In response to this, the Church in the region began to tailor its message to appease this hungry new constituency. Catholic social organisations for women began to merge with less religious right-wing anti-modernist movements, attacking godlessness, socialism and the evils of the modern world with a ferocious vigour. As one critic said of them they were "fanatical in observing Catholic ritual and ardent in their professions of faith, (but) cold in the face of human misery." (Smith, p. 105)

These four different examples provide a glimpse at the sheer diversity of issues facing the Catholic Church in the nineteenth century. Religion and its public expression had moved from being a part of everyday life, unremarkable in its ubiquity, to being a major ideological battleground. It marked out battle lines by class, region, political orientation and even gender. For some Christianity became synonymous with a system that needed to be completely overhauled, while for others it became something to latch on to in troubled times.

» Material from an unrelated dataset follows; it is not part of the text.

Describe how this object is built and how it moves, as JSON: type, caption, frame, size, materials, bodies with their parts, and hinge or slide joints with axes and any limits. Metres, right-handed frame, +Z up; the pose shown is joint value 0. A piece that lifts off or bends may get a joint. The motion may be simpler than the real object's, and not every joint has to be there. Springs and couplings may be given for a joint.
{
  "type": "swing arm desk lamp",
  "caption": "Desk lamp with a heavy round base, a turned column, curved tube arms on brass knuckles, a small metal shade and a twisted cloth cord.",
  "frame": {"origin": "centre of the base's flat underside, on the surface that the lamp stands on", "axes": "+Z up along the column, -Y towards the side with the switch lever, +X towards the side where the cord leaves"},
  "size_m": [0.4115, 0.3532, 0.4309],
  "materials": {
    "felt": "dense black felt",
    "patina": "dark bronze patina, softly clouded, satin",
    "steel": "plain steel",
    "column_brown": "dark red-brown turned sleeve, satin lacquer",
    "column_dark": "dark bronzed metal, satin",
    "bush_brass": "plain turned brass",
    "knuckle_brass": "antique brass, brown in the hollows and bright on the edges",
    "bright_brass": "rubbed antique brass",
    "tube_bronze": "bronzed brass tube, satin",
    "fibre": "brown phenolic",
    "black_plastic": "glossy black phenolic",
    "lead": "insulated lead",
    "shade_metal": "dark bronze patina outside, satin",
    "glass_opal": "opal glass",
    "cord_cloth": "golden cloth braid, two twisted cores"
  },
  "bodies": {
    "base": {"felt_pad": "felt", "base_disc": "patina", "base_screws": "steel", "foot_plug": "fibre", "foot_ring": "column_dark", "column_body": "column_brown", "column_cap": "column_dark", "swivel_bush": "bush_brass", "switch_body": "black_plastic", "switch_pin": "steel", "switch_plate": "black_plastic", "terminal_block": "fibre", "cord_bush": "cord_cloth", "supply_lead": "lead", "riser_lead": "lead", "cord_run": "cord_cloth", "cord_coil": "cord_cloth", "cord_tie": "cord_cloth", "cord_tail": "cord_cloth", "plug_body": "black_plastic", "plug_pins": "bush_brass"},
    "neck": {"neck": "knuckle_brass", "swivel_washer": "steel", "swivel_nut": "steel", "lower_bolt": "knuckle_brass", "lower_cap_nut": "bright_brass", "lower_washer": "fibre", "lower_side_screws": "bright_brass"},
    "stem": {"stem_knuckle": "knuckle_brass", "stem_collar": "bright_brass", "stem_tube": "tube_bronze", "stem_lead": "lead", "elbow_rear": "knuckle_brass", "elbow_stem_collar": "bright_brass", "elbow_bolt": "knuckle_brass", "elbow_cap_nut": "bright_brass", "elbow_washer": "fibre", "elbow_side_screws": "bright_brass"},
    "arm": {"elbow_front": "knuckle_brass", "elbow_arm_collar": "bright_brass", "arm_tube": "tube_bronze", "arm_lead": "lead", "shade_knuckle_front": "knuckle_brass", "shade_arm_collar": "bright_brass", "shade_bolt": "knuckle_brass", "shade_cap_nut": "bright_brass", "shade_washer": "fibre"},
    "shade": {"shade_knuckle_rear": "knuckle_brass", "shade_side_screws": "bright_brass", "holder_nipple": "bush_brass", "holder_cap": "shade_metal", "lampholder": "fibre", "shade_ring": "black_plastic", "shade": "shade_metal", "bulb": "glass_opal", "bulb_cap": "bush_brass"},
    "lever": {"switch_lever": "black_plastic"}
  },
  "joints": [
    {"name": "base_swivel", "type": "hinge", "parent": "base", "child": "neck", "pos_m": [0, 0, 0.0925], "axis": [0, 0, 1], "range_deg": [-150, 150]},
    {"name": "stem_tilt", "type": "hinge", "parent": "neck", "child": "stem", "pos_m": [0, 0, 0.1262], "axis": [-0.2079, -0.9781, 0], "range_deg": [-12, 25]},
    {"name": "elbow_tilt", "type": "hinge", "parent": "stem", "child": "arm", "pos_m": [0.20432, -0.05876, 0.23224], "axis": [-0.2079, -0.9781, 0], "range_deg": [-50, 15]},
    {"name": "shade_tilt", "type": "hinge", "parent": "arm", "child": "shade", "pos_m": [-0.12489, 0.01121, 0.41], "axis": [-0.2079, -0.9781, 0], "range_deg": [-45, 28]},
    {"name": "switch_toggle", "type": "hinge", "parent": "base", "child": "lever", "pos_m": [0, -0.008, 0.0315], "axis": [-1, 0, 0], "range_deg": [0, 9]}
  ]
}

Beyond the ideological clashes that marked out the experience of the Catholic Church in the nineteenth century there was a deeper problem. Industrialisation and modernisation created new types of communities that found that they had, as a collective, a voice that was better suited to their needs than that provided by the 'Christian community,' whether they were socialist workers, or proponents of economic liberalism. The ending of the Church's role as protector of the only truly international community of ordinary people in Europe was a deep blow that it has never really recovered from. Suddenly people were not just 'Christians' they could also be 'capitalists' or 'socialists' or 'anarchists' or so on. This creation of interest communities undermined the church in its old role as one of the central parts of the social fabric, relegating religion to a side position as simply another ideological option.